**JOB:** Gather every line below where "picture" appears.

* Begin *

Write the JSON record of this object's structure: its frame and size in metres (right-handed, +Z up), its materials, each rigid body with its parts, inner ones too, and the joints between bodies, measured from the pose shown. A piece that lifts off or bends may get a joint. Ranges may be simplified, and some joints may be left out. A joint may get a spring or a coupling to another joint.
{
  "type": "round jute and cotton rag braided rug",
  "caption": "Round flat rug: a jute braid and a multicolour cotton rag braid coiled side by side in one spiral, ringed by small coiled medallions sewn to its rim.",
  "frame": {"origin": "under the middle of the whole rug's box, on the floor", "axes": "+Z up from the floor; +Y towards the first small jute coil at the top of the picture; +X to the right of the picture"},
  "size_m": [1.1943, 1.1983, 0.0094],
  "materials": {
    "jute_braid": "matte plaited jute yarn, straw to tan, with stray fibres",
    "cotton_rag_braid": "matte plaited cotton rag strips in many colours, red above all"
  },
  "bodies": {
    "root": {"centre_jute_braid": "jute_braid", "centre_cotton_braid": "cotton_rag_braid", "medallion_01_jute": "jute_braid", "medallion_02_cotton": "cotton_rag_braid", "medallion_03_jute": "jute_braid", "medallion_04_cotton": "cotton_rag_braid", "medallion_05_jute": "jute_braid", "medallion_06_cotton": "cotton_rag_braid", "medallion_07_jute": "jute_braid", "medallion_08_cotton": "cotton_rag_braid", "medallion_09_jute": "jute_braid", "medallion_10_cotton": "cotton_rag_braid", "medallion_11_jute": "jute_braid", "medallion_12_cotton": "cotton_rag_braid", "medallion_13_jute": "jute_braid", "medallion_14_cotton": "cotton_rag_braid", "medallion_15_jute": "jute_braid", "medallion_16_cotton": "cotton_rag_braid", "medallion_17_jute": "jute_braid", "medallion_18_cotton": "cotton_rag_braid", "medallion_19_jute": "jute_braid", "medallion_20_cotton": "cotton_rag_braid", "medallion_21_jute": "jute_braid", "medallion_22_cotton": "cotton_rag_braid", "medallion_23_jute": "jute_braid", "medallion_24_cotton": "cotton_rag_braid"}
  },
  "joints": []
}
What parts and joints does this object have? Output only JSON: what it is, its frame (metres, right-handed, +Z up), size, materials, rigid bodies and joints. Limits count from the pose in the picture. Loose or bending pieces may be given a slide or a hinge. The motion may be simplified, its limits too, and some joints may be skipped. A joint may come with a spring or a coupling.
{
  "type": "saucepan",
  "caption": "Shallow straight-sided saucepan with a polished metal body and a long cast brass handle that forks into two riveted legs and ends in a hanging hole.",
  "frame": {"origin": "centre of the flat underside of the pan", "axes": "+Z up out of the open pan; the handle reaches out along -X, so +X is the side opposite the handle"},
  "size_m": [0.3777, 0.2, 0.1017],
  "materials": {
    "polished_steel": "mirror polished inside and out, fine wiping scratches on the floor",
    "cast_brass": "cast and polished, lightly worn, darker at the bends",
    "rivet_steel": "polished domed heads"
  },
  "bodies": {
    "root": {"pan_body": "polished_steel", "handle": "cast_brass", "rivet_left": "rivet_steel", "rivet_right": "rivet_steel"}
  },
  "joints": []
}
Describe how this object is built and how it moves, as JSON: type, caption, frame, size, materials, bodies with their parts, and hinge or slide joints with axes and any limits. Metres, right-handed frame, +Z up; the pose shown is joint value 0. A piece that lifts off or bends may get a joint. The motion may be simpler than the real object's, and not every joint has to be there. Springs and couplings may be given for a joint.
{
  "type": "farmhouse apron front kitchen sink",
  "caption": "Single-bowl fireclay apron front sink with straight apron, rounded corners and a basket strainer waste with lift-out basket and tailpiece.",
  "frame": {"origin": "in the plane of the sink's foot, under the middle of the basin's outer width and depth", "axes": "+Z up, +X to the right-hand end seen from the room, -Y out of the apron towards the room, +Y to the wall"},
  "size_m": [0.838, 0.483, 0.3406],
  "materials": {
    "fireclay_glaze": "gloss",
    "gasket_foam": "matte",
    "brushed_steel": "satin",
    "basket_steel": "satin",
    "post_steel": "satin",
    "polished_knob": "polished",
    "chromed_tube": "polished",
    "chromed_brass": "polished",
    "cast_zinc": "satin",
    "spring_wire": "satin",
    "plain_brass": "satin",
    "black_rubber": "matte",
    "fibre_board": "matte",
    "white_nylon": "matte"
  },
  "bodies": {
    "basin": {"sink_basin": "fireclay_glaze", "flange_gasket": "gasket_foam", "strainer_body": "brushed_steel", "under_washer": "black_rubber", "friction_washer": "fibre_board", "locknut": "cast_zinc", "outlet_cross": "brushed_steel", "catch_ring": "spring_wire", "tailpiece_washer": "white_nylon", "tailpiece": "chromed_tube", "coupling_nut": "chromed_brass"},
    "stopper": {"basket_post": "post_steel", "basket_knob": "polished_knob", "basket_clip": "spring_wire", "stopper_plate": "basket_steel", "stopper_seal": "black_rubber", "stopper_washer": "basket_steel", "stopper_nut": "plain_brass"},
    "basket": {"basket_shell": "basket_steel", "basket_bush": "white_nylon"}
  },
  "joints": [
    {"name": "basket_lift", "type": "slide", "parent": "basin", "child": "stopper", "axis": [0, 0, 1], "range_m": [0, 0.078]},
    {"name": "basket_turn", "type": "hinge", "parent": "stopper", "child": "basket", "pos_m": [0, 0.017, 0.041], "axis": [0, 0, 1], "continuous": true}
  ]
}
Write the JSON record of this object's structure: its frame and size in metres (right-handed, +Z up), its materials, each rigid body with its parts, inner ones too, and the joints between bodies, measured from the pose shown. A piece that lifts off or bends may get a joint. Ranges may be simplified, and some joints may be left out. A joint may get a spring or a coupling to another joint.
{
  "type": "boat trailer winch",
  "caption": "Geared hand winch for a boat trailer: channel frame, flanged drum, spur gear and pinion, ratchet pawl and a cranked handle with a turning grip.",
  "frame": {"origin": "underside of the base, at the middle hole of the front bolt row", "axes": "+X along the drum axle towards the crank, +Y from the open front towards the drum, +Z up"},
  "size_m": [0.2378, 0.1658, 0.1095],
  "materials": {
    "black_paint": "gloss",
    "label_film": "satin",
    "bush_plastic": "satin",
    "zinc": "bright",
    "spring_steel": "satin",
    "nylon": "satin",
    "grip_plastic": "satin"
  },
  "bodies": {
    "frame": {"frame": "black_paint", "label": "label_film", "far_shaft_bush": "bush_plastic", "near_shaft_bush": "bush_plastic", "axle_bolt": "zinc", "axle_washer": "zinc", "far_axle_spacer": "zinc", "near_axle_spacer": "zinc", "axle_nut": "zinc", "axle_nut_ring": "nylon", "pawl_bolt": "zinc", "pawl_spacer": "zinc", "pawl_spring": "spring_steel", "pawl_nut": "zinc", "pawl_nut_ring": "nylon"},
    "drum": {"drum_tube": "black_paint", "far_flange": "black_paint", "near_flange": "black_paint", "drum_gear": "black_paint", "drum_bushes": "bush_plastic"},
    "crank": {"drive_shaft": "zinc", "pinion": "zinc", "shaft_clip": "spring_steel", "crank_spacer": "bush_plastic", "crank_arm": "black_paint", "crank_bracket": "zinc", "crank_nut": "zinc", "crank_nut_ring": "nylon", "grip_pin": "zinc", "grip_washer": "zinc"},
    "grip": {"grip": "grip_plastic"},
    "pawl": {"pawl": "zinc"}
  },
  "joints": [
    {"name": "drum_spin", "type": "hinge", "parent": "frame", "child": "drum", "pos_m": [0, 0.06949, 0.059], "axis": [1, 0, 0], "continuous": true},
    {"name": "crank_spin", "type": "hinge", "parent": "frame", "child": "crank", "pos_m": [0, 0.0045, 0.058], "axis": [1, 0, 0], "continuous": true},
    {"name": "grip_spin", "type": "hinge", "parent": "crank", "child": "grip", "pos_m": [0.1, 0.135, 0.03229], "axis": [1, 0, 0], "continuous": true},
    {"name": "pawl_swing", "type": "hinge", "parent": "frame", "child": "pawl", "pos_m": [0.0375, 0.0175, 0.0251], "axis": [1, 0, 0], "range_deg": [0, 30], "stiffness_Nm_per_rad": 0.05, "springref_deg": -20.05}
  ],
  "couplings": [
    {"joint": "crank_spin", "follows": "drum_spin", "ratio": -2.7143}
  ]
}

* End *

**CORRECT RESPONSE:**
  "frame": {"origin": "under the middle of the whole rug's box, on the floor", "axes": "+Z up from the floor; +Y towards the first small jute coil at the top of the picture; +X to the right of the picture"},
What parts and joints does this object have? Output only JSON: what it is, its frame (metres, right-handed, +Z up), size, materials, rigid bodies and joints. Limits count from the pose in the picture. Loose or bending pieces may be given a slide or a hinge. The motion may be simplified, its limits too, and some joints may be skipped. A joint may come with a spring or a coupling.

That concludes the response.